With words like "fascinating" and "straight out of a fairy tale" spreading like wildfire through the internet, New Hope, with its thriving arts culture, unique shops and restaurants, and eclectic nature, is the up-and-coming small town of Pennsylvania. While the residents know exactly why the town is getting so much hype, many tourists remain oblivious, having only heard references to its most popular attractions, the New Hope & Ivyland Railroad, or the Parry Mansion constructed in 1874 by Benjamin Parry, one of New Hope's founders. Rich with history that is reflected in its beautiful architecture, it is about time one learns why New Hope is the best small town in Pennsylvania.
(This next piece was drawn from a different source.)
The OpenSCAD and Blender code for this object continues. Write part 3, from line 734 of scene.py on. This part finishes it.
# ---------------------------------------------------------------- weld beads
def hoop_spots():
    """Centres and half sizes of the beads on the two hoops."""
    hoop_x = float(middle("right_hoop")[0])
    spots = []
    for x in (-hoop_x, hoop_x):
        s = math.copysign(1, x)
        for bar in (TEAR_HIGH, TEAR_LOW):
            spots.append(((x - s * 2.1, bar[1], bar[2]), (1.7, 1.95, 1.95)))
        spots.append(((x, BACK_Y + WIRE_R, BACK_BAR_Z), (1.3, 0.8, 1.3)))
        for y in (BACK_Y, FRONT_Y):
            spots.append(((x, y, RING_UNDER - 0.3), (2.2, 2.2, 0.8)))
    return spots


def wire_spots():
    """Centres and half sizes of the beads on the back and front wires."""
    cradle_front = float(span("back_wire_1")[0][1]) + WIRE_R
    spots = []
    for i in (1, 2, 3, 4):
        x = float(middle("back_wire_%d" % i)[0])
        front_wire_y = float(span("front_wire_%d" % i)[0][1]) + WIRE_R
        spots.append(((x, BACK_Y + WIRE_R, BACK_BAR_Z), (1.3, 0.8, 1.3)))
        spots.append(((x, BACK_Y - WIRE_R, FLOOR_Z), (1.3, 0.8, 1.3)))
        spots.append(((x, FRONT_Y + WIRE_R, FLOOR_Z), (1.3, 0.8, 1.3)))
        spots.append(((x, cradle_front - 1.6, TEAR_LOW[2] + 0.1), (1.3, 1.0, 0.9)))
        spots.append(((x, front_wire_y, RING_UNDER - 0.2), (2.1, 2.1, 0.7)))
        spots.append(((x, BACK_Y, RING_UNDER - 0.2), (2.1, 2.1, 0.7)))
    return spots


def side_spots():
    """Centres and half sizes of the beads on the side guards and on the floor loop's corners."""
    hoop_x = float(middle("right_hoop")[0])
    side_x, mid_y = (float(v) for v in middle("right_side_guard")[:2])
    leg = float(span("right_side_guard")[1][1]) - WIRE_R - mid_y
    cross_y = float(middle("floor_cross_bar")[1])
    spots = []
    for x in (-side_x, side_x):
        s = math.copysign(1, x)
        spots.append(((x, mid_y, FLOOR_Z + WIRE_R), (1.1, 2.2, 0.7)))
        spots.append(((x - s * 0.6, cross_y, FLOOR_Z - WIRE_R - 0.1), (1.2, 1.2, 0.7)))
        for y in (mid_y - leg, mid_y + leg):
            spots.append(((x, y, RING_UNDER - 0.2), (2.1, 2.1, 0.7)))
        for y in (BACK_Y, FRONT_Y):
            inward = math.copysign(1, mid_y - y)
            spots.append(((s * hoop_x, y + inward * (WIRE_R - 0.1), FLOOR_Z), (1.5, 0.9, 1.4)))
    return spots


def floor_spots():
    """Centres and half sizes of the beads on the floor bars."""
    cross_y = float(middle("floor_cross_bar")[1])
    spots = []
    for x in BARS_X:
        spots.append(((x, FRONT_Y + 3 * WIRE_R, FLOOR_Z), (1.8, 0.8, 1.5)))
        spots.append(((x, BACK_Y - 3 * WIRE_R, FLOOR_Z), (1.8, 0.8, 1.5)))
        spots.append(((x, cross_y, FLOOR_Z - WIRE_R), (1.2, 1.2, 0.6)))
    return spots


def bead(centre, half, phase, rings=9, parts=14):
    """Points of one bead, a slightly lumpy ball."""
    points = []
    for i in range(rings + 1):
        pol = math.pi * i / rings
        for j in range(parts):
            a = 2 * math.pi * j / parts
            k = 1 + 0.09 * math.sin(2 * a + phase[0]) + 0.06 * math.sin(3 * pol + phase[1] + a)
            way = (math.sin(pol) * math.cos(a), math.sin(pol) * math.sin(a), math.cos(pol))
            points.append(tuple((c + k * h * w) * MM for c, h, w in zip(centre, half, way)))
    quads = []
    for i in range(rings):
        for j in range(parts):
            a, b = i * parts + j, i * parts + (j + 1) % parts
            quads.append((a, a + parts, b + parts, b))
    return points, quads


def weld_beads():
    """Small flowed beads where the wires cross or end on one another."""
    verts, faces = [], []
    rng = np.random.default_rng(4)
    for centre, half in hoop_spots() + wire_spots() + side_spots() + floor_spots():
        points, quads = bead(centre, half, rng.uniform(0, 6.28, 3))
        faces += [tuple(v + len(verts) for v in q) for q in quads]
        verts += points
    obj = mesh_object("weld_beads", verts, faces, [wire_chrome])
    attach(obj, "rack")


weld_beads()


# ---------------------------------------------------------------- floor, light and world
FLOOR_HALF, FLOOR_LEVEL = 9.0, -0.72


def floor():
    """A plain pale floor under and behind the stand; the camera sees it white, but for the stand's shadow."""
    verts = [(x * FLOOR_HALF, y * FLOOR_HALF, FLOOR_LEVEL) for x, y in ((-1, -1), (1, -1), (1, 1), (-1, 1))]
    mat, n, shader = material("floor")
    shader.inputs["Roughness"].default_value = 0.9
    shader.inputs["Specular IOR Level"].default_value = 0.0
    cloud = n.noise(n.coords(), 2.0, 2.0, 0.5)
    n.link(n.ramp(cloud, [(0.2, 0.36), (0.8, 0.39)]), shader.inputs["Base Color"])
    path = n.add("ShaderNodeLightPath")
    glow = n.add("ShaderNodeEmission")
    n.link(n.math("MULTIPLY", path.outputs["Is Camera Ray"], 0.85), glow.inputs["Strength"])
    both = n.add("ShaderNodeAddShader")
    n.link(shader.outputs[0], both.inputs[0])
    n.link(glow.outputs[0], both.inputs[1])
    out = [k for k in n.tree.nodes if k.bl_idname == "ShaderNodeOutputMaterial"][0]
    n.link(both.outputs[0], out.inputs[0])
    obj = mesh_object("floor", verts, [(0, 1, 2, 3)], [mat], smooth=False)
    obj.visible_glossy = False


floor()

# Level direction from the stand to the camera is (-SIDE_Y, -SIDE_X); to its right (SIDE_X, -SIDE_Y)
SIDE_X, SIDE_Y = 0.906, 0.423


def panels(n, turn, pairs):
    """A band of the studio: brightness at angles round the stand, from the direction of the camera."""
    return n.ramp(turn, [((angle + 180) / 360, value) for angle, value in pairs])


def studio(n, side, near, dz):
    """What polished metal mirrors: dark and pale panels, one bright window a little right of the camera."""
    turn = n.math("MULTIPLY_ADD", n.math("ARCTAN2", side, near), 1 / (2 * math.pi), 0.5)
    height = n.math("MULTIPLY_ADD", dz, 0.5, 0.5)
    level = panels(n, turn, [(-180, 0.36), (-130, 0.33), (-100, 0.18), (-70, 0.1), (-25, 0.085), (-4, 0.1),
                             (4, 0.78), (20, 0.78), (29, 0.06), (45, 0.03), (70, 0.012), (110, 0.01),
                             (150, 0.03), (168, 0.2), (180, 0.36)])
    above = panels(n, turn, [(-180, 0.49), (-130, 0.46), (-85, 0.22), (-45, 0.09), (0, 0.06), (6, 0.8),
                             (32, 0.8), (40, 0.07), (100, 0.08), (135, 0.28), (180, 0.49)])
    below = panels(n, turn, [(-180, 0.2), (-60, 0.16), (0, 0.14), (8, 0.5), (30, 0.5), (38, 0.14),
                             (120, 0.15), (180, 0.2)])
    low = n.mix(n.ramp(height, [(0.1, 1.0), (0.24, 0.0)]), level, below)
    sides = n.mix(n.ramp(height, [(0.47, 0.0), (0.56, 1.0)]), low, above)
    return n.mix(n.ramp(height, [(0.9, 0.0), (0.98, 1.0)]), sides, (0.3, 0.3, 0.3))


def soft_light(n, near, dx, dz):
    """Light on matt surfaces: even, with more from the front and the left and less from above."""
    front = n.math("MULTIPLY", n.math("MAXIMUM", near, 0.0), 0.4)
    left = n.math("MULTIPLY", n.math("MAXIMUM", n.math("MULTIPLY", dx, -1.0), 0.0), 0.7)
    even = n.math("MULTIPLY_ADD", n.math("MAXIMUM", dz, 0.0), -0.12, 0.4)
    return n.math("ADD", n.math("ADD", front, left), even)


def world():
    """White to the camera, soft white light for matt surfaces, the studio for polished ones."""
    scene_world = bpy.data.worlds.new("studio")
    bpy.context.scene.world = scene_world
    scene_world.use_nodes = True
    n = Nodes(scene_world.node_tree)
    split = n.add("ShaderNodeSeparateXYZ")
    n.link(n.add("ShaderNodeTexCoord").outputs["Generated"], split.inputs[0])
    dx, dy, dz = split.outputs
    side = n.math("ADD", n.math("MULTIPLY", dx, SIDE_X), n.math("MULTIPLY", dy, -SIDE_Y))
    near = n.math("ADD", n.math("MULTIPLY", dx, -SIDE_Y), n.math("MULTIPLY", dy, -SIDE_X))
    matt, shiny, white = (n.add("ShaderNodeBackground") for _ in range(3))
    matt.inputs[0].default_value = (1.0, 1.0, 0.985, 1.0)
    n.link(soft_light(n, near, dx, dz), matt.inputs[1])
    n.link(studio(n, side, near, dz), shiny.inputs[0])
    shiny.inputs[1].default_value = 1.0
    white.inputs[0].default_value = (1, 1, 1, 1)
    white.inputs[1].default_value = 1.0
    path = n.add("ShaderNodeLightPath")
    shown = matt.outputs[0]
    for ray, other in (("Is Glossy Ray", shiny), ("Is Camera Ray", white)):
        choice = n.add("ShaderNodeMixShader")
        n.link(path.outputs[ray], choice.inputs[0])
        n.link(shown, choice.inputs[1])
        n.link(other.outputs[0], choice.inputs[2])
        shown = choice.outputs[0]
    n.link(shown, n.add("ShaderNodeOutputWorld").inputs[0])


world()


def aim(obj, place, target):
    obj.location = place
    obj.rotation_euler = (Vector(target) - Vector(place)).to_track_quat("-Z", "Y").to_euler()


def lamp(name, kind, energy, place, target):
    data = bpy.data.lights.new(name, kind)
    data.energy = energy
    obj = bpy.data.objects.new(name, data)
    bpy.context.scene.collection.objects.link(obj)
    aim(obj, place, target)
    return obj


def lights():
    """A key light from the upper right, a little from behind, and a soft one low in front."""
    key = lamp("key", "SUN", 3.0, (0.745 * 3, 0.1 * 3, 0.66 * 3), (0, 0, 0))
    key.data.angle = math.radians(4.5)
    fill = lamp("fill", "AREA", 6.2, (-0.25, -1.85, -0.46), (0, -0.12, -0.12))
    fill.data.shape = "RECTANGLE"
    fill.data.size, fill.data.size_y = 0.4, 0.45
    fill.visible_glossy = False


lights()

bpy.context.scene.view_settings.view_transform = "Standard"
Geography And Climate Of New Hope
Set on a river along the former Old York Road that connected Philadelphia to New York City, the town serves as a pit-stop between the two. "York Road" is still used on the section of the U.S. Route 202 that carries the traffic between the two cities today. There are two bridges over the Delaware River, between New Hope and Lambertville, New Jersey, with the Lambertville Toll Bridge hosting the U.S. Highway 202.
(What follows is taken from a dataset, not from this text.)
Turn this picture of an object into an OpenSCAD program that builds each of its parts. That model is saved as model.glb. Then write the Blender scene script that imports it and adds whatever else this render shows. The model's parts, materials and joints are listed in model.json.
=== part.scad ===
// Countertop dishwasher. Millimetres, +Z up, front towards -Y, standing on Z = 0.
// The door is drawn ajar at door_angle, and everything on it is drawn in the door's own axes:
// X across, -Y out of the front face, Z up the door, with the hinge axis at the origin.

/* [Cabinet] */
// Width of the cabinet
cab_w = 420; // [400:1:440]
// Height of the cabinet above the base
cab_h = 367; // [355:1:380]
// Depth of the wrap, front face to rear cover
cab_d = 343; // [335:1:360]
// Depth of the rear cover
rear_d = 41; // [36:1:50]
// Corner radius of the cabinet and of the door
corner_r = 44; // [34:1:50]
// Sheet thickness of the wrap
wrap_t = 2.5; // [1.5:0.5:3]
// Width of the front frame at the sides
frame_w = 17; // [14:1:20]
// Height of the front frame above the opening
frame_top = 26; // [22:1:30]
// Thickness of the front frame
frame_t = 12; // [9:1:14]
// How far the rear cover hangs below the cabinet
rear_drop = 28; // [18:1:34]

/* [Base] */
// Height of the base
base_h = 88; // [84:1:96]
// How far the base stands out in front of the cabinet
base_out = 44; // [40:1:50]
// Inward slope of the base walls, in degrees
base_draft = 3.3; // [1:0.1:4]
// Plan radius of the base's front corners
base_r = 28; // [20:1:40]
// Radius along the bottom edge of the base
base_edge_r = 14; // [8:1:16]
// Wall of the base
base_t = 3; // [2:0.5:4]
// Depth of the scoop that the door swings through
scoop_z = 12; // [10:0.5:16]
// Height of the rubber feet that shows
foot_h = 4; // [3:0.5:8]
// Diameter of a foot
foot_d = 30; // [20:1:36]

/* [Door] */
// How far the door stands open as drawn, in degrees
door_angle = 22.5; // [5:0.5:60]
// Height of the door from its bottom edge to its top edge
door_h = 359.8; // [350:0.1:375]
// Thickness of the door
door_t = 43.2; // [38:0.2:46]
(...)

Surrounded by picturesque low, rolling hills with preserved forest and farmland, New Hope has a hot-summer humid continental climate. Set at the Delaware River's confluence, the town's total area is a mere 1.4 square miles or 3.6 km2, out of which 11.19% is water, mostly from the river. The Aquetong (Ingham) Creek ends near New Hope's former mill, the Bucks County Playhouse, in a scenic waterfall and a millpond. It starts its two-mile course at Ingham Springs, the most productive spring in Southeastern Pennsylvania, in the neighboring Solebury Township.
History Of New Hope
As a humble industrial town of the past, New Hope was known as Coryell's Ferry, in honor of the man who owned the town's ferry business. Not accidentally, "New Hope" was symbolized by the reconstruction of several mills that burned down in a 1790s fire.
The mansion mentioned above was occupied by four generations of the Parrys' family until it got acquired by the New Hope Historical Society in 1966. Today, visitors can tour the 11 rooms, each showcasing a period, or representing 125 years of decorative changes the mansion has undergone.
It is almost certain that George Washington stayed the night in town before his famous crossing of the Delaware River. Having destroyed the ferry as a precaution, upon Trenton and Princeton when the British swept the area with no response, they shelled the town as a gesture of discontent that the town supported the Colonial forces. It is rumored that some older structures in the town still have lodged unexploded British ordnance in their roofbeams.
The North Pennsylvania Railroad
The New Hope Branch of the railroad was finished in 1891, running under the Reading Railroad until 1952 when all passenger activity from Hatboro stopped, also marking the end for the electrified track, along with any foreseen future for New Hope. Only freight trains would enter the town from 1952 to 1966, thanks to the Union Camp Paper Corp. and James D. Morrissey Materials Co. that insisted on delivering paper pulp, sand, and gravel to stay in business.
Worthy of its name, the installation of the 16 miles of track spanning from town's southwest to Ivyland in 1966, upon the formation of the New Hope & Ivyland was the same year that scenic tourist excursions have begun. In 1972, SEPTA took over the Reading Railroad's passenger operations, reinstated passenger service to town, and extended the route to Warminster. To this day, New Hope & Ivyland continues to provide scenic tourist excursion passenger rides between New Hope and Lahaska.
Attractions In New Hope
The town is home to the Bucks County Playhouse, known for its celebrity Broadway shows, musicals, and theater productions. Among many eclectic restaurants in town, the riverside-set, The Landing and Stella by Jose Garces serves some of the most delectable dishes in the region. A vintage train ride to the nearby Lahaska, along the New Hope and Ivyland Railroad, makes for a fun and scenic family pastime. The town also has a vibrant nightlife, while the area, having been known as a popular gay resort in the 1950s, retains a large, active gay community to this day.
City dwellers come on weekends to get lost in the simple joys of strolling along the river and the Delaware Canal. One can also venture out on a self-guided tour, hitting some historical sights and cultural landmarks. Visiting the New Hope Arts Center, the local Nakashima Woodworkers, and the historic Parry Mansion, to wind down with a riverside picnic would comprise a day-full of adventure and discovery. Some of the historic buildings open to the public date back to the 1700s, while for splendid scenery, one must visit the Bowman's Hill Tower and the Washington Crossing Historic Park.
Driven by tourism, the scenic small town of New Hope in the heart of Bucks County is just a short drive from Philadelphia and across the river from New Jersey. Travelers come to the picturesque town surrounded by deep woods for relaxation from the big city feel. The abundance of active pursuits and historical wonders are especially popular with tourists. Since culture is integral to the residents, it is no wonder that visitors also enjoy the Art and Culture factor when in town.